According to Peter Huber, a senior fellow at the Manhattan Institute for Policy Research, and author of Orwell's Revenge, a book about regulatory overreach, present regulations, especially in the area of antitrust, are premised on the contradictory idea of "promoting competition by forbidding it. If private companies divided up phone and cable, and broadcast and cellular markets in a private agreement not to compete, they'd be put in jail," says Huber.

But technology users -- small businessmen, consultants and the like -- will benefit even more than the technologists from the revolution. They will be able to prosper by building businesses wherever they choose, and communicating with clients on new telecom connections, said Gilder.

"Unless telephone and cable companies are allowed to merge or directly collaborate with one another to create fiber optic systems and digital services in the phone companies' existing territories, and unless entitlement subsidies and other artificial regulatory requirements are ended quickly and decisively, financial obstacles to investment will delay introduction of the pending communications revolution by five to seven years," says Gilder.

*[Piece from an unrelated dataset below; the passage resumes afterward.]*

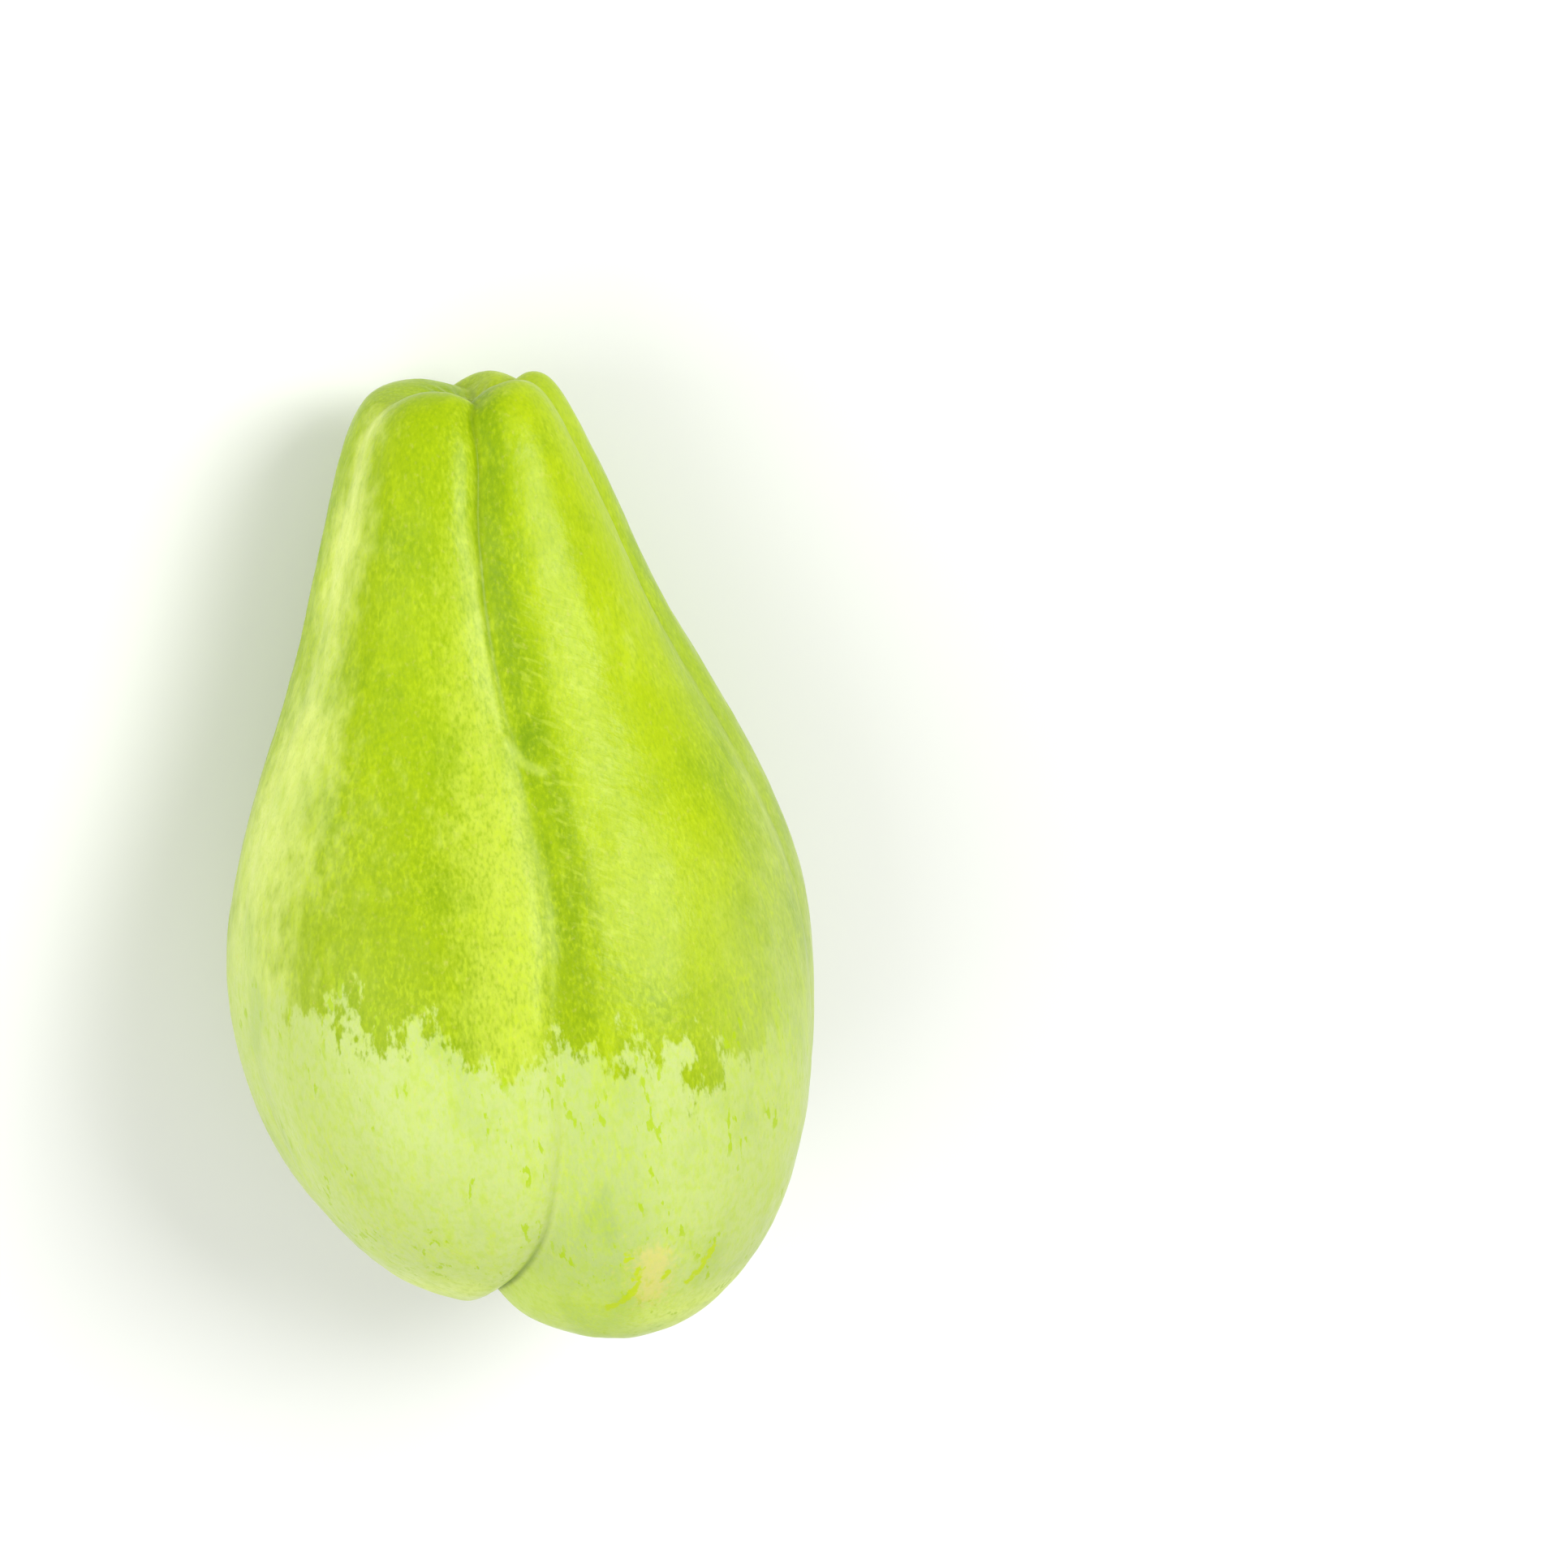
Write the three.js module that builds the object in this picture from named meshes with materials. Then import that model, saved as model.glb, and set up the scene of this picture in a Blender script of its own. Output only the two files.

"Not only will our languid economy lose the massive $2 trillion stimulus I am predicting, but America will also lose its worldwide leadership in telecommunications. We are in a golden, though probably, brief, moment for the American economy and civilization. Thanks to the nature of new technologies and a dawning political awareness that these technologies have overturned the logic of regulation, Congress has the chance to free American industry to lead the world into what I have called the telecosm,'' concluded Gilder.